Interval funds and tender offer funds
- These are designed to hold less-liquid or private assets while offering limited liquidity windows.
- Investors may be able to redeem only periodically, such as quarterly, and often only up to a small percentage of holdings.
- These funds are often positioned as ways to access private markets without fully locking up capital.
Non-traded private funds
- Some funds never trade on an exchange at all.
- They may offer very limited redemption opportunities or none at all.
- Example mentioned: BREIT as a well-known non-traded structure.
ETFs and mutual funds with illiquid sleeves
- Some funds use the 15% illiquid-asset allowance to include exposure to private companies.
- Examples mentioned include funds with stakes in SpaceX and similar private names.
- Nadig warns this becomes risky if redemption requests spike and the illiquid portion becomes hard to manage.
Risks, Costs, and Structural Problems
Liquidity mismatch
- The biggest issue is that these products often promise more liquidity than the underlying assets can support.
- Closed-end and interval structures can work only if investors accept limited or delayed access to their money.
- Nadig emphasizes that if an asset cannot be priced and sold intraday, it should not be treated as liquid.
High fees
- These products are often expensive.
- Fees can start around 2% and climb higher once fund-of-fund expenses are added.
- The result is frequently “fees on fees.”
Lack of transparency
- Private assets are often marked infrequently and subjectively.
- Nadig calls this “volatility laundering”: assets that are actually volatile are presented as stable because they are marked quarterly or using comparable-company estimates.
- Investors often do not know exactly how the holdings are valued.
Discounts to NAV
- Many closed-end funds trade below NAV because investors value liquidity and transparency.
- Managers may not care much because they are compensated based on assets under management or NAV.
- Activists sometimes push to buy back shares or liquidate assets to close the discount.
Why Some Investors Still Buy In
Manager skill and deal access
- In the case of Bill Ackman’s Pershing Square, investors are betting on a concentrated, high-conviction strategy and Ackman’s reputation.
- In venture/private credit products, investors are betting on access to deal flow before the broader market gets it.
- The upside is real if the manager is exceptional or the private investment hits big.
Potential for outsized returns
- Private markets can outperform if you get into the right fund or the right deal.
- But the key problem is selection: most investors will not consistently access the winners.
Regulatory and Policy Concerns
Liquidity rules should be enforced
- Nadig argues that regulators should enforce existing liquidity standards more strictly.
- If something is not liquid enough for daily pricing and redemption, it should not be treated like a liquid asset in an ETF-like wrapper.
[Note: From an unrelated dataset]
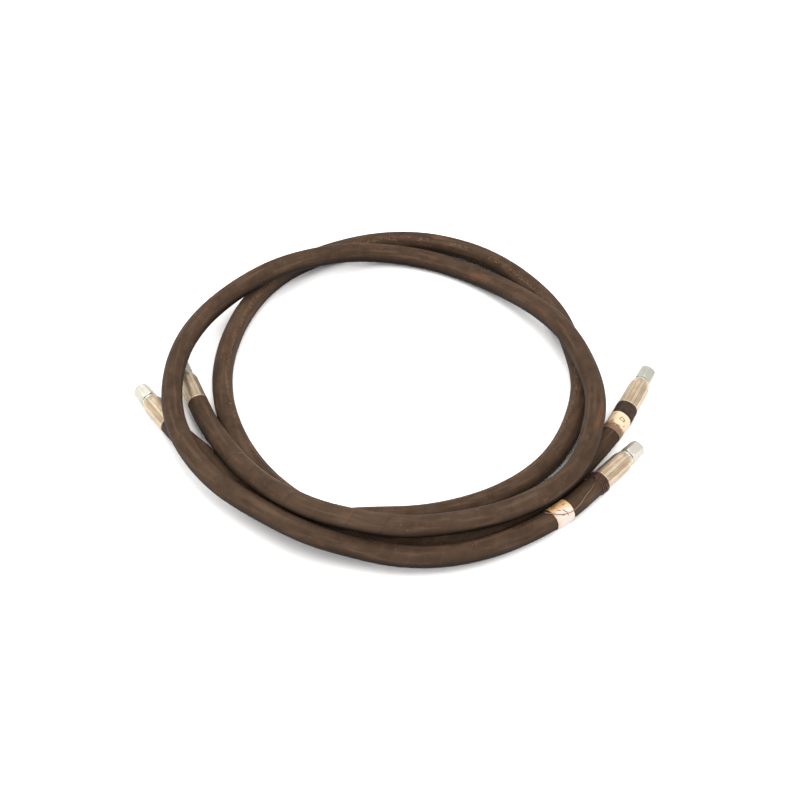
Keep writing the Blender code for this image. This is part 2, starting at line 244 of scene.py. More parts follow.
UPPER_ROUTE = [
    (0.244, -0.159, 0.015), (0.205, -0.200, 0.015), (0.149, -0.242, 0.017),
    (0.099, -0.267, 0.020), (0.049, -0.280, 0.023), (0.001, -0.282, 0.027),
    (-0.048, -0.275, 0.034), (-0.098, -0.262, 0.042), (-0.153, -0.227, 0.040),
    (-0.204, -0.185, 0.037), (-0.244, -0.136, 0.040), (-0.270, -0.074, 0.041),
    (-0.276, -0.001, 0.042), (-0.266, 0.063, 0.037), (-0.237, 0.127, 0.032),
    (-0.190, 0.170, 0.040), (-0.147, 0.197, 0.043), (-0.105, 0.217, 0.040),
    (-0.064, 0.237, 0.030), (-0.021, 0.249, 0.019), (0.032, 0.244, 0.014),
    (0.093, 0.217, 0.014), (0.144, 0.174, 0.022), (0.182, 0.125, 0.035),
    (0.213, 0.077, 0.041), (0.235, 0.021, 0.041), (0.245, -0.035, 0.039),
    (0.236, -0.102, 0.041), (0.206, -0.171, 0.041), (0.165, -0.208, 0.041),
    (0.108, -0.237, 0.043), (0.056, -0.255, 0.050), (0.007, -0.265, 0.058),
    (-0.040, -0.261, 0.063), (-0.088, -0.246, 0.063), (-0.133, -0.215, 0.056),
    (-0.173, -0.170, 0.043), (-0.212, -0.108, 0.031), (-0.247, -0.029, 0.0135),
]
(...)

Independent valuations are needed
- He wants independent valuation agents for private assets that are reaching the public market.
- He also wants clearer published valuation rules, rather than letting boards decide marks with too much discretion.
Outlook: What Happens Next?
Expect a reckoning, not immediate collapse
- Nadig expects some future event or fund blowup will expose the weaknesses in these structures.
- He does not think the crisis will necessarily come from private credit right away, but he does expect some high-profile failures or forced unwinds in private equity/private credit products.
401(k) exposure is still likely farther off
- He believes broad retirement-plan access to these products is not imminent.
- For now, most of the money going in is still from investors with higher risk tolerance.
Bottom Line
- These products often blur the line between public and private markets without fully solving the underlying liquidity problem.
- They are usually:
- Expensive
- Opaque
- Less liquid than they appear
- Prone to trading at discounts
- Nadig’s core message: private-market access can be legitimate, but retail investors should be highly skeptical of how it is packaged and why it is being sold to them.